Joe Crispin is Penn State's third all-time leading scorer, with 1976 points. In 126 games over four years, he averaged 15.7 points and 3.8 assists. Most importantly, though, he led the Nittany Lions to two Big Ten tournament victories—including an upset of Michigan State, a team that went on to make the NCAA Final Four—and two NCAA tournament wins, the highlight being a round-of-32 defeat of North Carolina.
Crispin had a slighly longer cup of coffee in the NBA than Hovasse, playing 21 games for the Los Angeles Lakers and Phoenix Suns in 2001-02, before moving on to European basketball for the nine years since.
1. Talor Battle (2007-11)
This year's star, Talor Battle, became Penn State's all-time leading scorer with his game-winning shot against Wisconsin in the Big Ten quarter-finals. He then scored 25 in their semi-final victory over Michigan State. He's connected for 2190 points in his four-year career, averaging 16.5 points, 4.7 rebounds and 3.9 assists in 133 games.
In addition to leading the team to their first trip to the NCAA tournament since the Joe Crispin-led 2000-01 squad, Battle teamed with seniors Jamelle Cornley and Stanley Pringle to pace the Lions' run to the NIT championship in his sophomore year of 2008-09. He was named first-team All-Big Ten in both his sophomore and senior seasons, while being honored as a second-teamer in his junior year.
Battle's story, of course, continues on Thursday night, with the Nittany Lions cagers matching up against Temple in the opening round of the West regional.

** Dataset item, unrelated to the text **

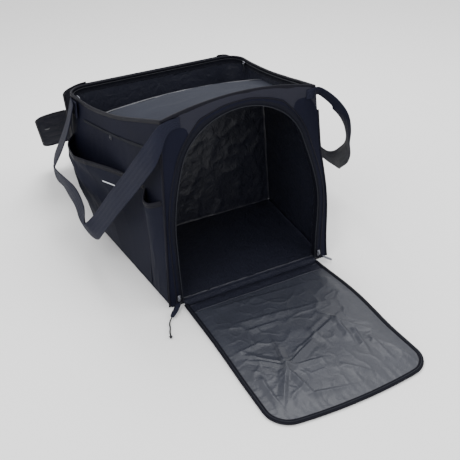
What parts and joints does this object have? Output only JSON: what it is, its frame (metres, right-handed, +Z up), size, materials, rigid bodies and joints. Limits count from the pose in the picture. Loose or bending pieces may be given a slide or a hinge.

It just occurred to me that I could make a starting five from the names on this list: Battle and Crispin at guards, Hayes and Hovasse at forwards (although Hovasse is hardly the prototypical power forward), Amaechi at center. Also, the honorable mentions fit perfectly into a second-team squad: Lisicky and Ivory are the guards, Claxton and Cornley the forwards, Booth the center.
So, there you have it. The All-Penn State Nittany Lion basketball team covering the period of 1985-2011.